But a score picked off of who knows where (a website you won't link?) that's apparently using Unixbench (BYTE magazine's benchmark) is as synthetic and ancient and more or less useless and problematic as they come. You should be saying "no thanks" to it too, but you don't because you're happy that it gave you the number you wanted.
I don't expect this to mean much to you, but this gives you idea of one current incarnation of the benchmark you linked:
http://code.google.com/p/byte-unixbench/
The actual CPU parts of this are garbage (Dhrystone and Whetstone), while a lot of the rest of it has to do with performance of other parts of the system like HDD/SSD and GPU, making the overall score especially bad for comparing CPU performance. People like to compare scores made with different compilers too, sometimes they compare scores with current compilers against those with compilers that are 20 years old.

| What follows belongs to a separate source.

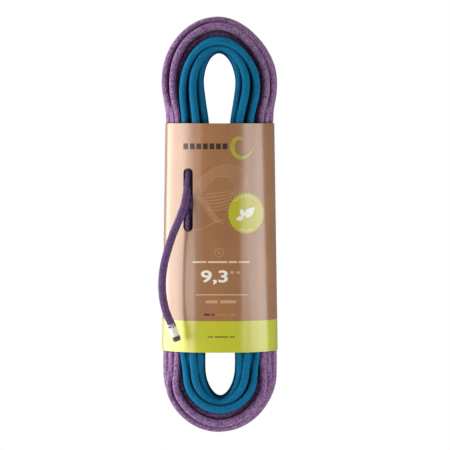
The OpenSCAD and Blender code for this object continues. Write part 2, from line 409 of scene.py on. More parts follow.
ROOT = [(-37.4, -49.5, -111.6), (-37.4, -49.5, -123.5), (-37.4, -49.5, -135.3),
        (-37.4, -49.8, -147.1), (-37.9, -51.8, -156.9), (-38.6, -55.5, -164.8),
        (-39.6, -60, -171.5), (-40.5, -62.6, -175.9)]
PIN = (-41.6, -65, -181.2)
TAIL = [PIN, (-44.3, -66, -189.1), (-48, -66, -198.9), (-51.9, -66, -207.7),
        (-55.8, -66, -217.5), (-61.5, -66, -235.2), (-65.5, -66, -250.9),
        (-67.6, -66, -266.6), (-67.9, -66, -280.4), (-66.6, -66, -293.1), (-64, -66, -304.9),
        (-60.4, -66, -314.7)]
LEAN = math.radians(20)
TAIL_END = np.array([-49.8, -66, -341.9])
TAIL_DIR = np.array([math.sin(LEAN), 0, -math.cos(LEAN)])
BLUE = [(27, 20, -128), (23.5, 20, -140), (18, 20, -152), (12, 20, -163), (6.5, 20, -175),
        (2.5, 20, -188), (0.5, 20, -200), (0, 20, -212)]
BLUE_END = np.array([0, 20, -242.0])
BLUE_DIR = np.array([0, 0, -1.0])
RING_L, LABEL_L, TIP_L = 4.3, 11.0, 6.2
FIT_L = RING_L + LABEL_L + TIP_L

purple_path, blue_path = [np.array([ROOT[0]], float)], []
for i, s in enumerate(slots[:-1]):
    pts = turn(s, slots[i + 1], low=(2, 1) if i == 0 else None, start=106 if i == 0 else None)
    (purple_path if i < len(purple_slots) else blue_path).append(pts)
blue_path.append(turn(slots[-1], None, end=106))
blue_path.append(np.array(BLUE + [tuple(BLUE_END - BLUE_DIR * TIP_L)], float))
purple_path, blue_path = np.vstack(purple_path), np.vstack(blue_path)
n_purple = len(purple_path)
# the two halves are one rope, so they share the point where the colour changes
whole = np.vstack([purple_path, blue_path])
whole = waver(relax(whole, 3), 0.28)
whole[0] = ROOT[0]
blend_in = ease(np.arange(len(whole)) / 6)[:, None]
straight = np.array(ROOT[0]) + np.arange(len(whole))[:, None] * np.array([0, 0.3, 5.0])
whole = np.where(blend_in < 1, straight * (1 - blend_in) + whole * blend_in, whole)
purple_line, blue_line = whole[:n_purple + 1], whole[n_purple:]
last = len(BLUE) + 1
tail_of_blue = through(list(blue_line[-last - 6:-last:2]) + BLUE
                       + [tuple(BLUE_END - BLUE_DIR * FIT_L),
                          tuple(BLUE_END - BLUE_DIR * TIP_L)], 4.0)
blue_line = np.vstack([blue_line[:-last - 6], tail_of_blue])

CARRIERS, LAY_LENGTH = 24, 0.032     # the sheath's yarns each way, and their pitch in metres


def braid_relief(length, share):
    """Raised crossings of the sheath's yarns, in millimetres."""
    a = CARRIERS * (share + length / LAY_LENGTH)
    b = CARRIERS * (share - length / LAY_LENGTH)
    over = (np.floor(a) + np.floor(b)) % 2
    pa, pb = np.abs(np.sin(math.pi * a)), np.abs(np.sin(math.pi * b))
    hill = np.where(over > 0.5, pa ** 0.7 * pb ** 0.35, pb ** 0.7 * pa ** 0.35)
    return 0.16 * hill - 0.12


rope_purple = tube("rope_purple", purple_line, R, 14)
rope_blue = tube("rope_blue", blue_line, R, 14)
tail_line = through(ROOT + TAIL + [tuple(TAIL_END - TAIL_DIR * FIT_L),
                                   tuple(TAIL_END - TAIL_DIR * TIP_L * 0.9)], 0.55)
rope_tail = tube("rope_tail", tail_line, R, 72, braid_relief)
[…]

Without knowing anything else we can't even say that ICC wasn't used, since ICC is available for Linux. Some of the tests are also very sensitive to different kernel versions. Without (much) more information we can't even begin to tell if the numbers are fair, although I can begin to tell that they're pretty irrelevant regardless.
Also not really sure Cinebench should be considered synthetic. While maybe not literally a benchmark of CINEMA 4D that's essentially what it is, and a benchmark of real software designed to do some useful task outside of test performance is not synthetic.